[YOUR GOAL]:
Emit the exact text of every line from the line with "const plant = new THREE.Group();" to the line with "for node in", both ends included. No other output is expected.

[AVAILABLE DATA]:
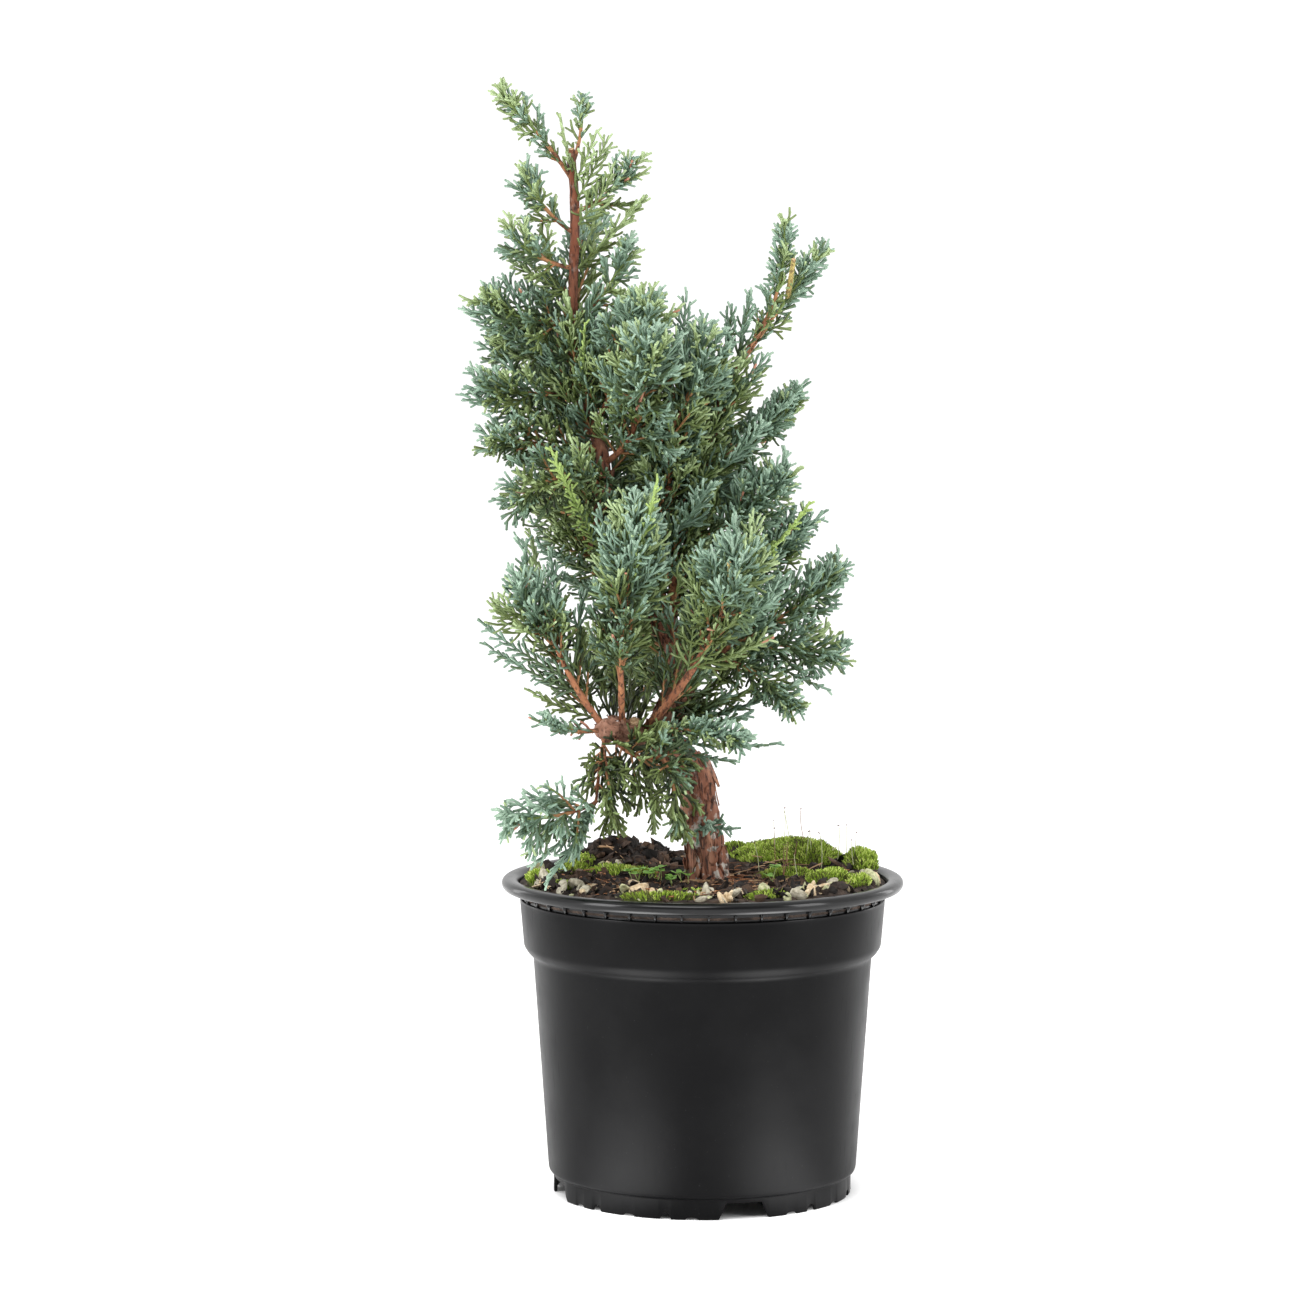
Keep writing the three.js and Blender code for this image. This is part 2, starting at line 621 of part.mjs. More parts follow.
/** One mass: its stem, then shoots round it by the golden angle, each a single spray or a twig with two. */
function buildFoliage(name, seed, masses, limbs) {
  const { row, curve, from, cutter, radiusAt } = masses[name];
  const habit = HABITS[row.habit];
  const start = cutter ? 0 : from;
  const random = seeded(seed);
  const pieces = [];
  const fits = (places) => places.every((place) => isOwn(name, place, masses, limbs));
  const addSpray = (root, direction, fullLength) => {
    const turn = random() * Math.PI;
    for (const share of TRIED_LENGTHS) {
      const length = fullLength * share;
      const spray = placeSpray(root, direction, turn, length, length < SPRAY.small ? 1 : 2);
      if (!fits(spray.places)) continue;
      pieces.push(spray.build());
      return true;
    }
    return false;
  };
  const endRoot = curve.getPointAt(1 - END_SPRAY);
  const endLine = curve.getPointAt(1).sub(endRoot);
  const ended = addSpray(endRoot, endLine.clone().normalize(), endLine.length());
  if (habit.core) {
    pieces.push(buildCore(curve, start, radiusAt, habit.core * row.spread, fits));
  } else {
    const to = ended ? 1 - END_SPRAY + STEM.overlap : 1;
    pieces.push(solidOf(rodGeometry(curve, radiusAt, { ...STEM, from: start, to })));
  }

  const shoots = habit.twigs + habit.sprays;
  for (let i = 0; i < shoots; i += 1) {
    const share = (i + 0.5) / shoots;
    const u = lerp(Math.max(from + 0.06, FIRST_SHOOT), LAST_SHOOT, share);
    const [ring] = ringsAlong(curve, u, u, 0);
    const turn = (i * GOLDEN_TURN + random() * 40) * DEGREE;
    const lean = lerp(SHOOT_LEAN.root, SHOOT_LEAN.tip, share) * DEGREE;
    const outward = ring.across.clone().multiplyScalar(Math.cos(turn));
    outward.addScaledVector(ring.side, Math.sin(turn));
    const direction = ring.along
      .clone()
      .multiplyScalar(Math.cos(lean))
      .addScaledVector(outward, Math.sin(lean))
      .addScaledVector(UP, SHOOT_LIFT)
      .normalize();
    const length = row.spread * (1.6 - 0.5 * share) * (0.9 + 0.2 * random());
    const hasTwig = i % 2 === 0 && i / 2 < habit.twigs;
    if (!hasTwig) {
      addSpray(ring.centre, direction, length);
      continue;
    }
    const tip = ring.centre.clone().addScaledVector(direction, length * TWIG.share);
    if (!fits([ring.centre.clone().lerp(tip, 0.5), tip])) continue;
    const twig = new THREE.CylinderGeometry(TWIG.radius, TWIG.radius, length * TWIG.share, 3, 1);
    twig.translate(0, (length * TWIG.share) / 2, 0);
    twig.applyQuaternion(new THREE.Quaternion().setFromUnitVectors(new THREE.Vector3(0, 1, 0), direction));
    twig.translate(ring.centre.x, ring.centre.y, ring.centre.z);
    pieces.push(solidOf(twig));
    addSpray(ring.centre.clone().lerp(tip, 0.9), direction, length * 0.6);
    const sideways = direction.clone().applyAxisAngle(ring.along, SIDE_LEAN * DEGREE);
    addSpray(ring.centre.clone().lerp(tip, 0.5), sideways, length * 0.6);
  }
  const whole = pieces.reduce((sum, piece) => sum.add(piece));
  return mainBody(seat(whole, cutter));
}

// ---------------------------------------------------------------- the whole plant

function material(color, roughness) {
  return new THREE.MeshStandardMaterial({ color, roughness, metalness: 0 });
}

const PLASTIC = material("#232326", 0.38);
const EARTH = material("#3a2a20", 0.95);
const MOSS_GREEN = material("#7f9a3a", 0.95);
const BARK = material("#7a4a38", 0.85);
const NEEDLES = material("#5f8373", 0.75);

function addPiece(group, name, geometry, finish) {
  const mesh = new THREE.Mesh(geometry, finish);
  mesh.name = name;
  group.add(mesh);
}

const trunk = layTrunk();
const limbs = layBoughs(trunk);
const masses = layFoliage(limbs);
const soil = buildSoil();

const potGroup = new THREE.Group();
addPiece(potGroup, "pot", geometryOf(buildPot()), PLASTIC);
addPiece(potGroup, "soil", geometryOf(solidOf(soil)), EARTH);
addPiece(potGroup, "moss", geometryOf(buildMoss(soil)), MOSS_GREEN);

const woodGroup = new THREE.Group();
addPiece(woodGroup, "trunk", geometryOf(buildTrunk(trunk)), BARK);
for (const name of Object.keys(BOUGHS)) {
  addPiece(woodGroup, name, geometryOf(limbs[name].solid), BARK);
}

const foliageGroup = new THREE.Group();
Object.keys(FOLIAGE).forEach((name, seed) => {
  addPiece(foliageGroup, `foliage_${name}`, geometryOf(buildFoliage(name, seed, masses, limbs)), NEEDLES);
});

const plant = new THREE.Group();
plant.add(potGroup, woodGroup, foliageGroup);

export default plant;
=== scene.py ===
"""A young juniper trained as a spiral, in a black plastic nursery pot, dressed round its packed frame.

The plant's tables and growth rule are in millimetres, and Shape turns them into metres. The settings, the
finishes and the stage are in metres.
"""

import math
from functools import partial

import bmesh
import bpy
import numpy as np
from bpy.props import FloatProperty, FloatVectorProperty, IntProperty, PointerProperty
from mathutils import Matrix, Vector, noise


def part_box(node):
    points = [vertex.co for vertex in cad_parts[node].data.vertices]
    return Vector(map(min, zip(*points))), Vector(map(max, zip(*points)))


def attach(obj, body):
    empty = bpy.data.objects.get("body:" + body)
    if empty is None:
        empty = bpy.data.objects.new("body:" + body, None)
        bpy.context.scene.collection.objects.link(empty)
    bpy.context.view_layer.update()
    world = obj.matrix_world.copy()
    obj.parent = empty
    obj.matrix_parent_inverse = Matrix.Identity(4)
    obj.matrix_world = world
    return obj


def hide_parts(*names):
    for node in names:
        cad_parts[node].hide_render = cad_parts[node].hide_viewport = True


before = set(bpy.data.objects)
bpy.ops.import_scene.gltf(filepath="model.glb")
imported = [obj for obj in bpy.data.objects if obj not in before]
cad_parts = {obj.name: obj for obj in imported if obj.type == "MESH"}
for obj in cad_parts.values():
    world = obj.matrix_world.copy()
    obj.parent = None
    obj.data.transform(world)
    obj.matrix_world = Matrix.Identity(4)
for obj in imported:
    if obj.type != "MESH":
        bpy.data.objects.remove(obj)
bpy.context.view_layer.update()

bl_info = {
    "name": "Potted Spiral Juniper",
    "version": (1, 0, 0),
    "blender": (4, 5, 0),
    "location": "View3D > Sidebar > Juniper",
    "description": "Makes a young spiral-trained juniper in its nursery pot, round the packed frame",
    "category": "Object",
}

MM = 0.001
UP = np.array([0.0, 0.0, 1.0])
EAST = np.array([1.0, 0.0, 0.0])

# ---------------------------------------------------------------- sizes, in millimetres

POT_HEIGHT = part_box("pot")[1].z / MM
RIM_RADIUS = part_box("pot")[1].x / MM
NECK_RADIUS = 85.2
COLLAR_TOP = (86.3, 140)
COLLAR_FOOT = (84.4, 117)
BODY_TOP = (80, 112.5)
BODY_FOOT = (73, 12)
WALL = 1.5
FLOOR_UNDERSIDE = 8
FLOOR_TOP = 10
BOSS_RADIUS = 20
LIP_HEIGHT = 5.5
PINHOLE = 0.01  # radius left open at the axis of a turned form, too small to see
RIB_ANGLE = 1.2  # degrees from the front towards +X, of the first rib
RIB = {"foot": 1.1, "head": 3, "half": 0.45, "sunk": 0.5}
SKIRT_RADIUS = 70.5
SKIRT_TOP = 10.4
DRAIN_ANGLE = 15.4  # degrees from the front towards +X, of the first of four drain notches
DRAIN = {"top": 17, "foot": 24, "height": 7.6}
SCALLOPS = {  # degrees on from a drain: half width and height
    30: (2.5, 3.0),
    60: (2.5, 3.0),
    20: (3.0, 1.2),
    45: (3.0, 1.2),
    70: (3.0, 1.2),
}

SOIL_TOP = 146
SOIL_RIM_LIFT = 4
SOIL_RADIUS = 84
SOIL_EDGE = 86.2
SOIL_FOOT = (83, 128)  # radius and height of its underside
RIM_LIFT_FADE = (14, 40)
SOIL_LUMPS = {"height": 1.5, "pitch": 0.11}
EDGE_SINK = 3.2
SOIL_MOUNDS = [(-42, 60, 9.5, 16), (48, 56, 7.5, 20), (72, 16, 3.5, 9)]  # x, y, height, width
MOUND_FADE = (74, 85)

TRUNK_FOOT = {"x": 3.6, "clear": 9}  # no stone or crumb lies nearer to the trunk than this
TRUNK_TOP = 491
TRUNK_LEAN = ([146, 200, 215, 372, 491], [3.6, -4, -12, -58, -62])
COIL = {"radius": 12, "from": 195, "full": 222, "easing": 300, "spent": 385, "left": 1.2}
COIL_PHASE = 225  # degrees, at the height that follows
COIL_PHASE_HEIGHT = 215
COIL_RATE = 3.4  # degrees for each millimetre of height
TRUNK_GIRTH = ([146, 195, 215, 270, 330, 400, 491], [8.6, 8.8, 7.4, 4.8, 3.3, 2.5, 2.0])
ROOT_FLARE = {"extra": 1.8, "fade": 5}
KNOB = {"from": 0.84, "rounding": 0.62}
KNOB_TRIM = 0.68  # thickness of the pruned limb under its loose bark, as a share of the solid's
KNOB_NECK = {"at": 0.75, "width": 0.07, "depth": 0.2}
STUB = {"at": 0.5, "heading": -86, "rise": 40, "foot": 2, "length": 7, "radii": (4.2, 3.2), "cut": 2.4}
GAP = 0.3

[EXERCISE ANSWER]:
const plant = new THREE.Group();
plant.add(potGroup, woodGroup, foliageGroup);

export default plant;
=== scene.py ===
"""A young juniper trained as a spiral, in a black plastic nursery pot, dressed round its packed frame.

The plant's tables and growth rule are in millimetres, and Shape turns them into metres. The settings, the
finishes and the stage are in metres.
"""

import math
from functools import partial

import bmesh
import bpy
import numpy as np
from bpy.props import FloatProperty, FloatVectorProperty, IntProperty, PointerProperty
from mathutils import Matrix, Vector, noise


def part_box(node):
    points = [vertex.co for vertex in cad_parts[node].data.vertices]
    return Vector(map(min, zip(*points))), Vector(map(max, zip(*points)))


def attach(obj, body):
    empty = bpy.data.objects.get("body:" + body)
    if empty is None:
        empty = bpy.data.objects.new("body:" + body, None)
        bpy.context.scene.collection.objects.link(empty)
    bpy.context.view_layer.update()
    world = obj.matrix_world.copy()
    obj.parent = empty
    obj.matrix_parent_inverse = Matrix.Identity(4)
    obj.matrix_world = world
    return obj


def hide_parts(*names):
    for node in names:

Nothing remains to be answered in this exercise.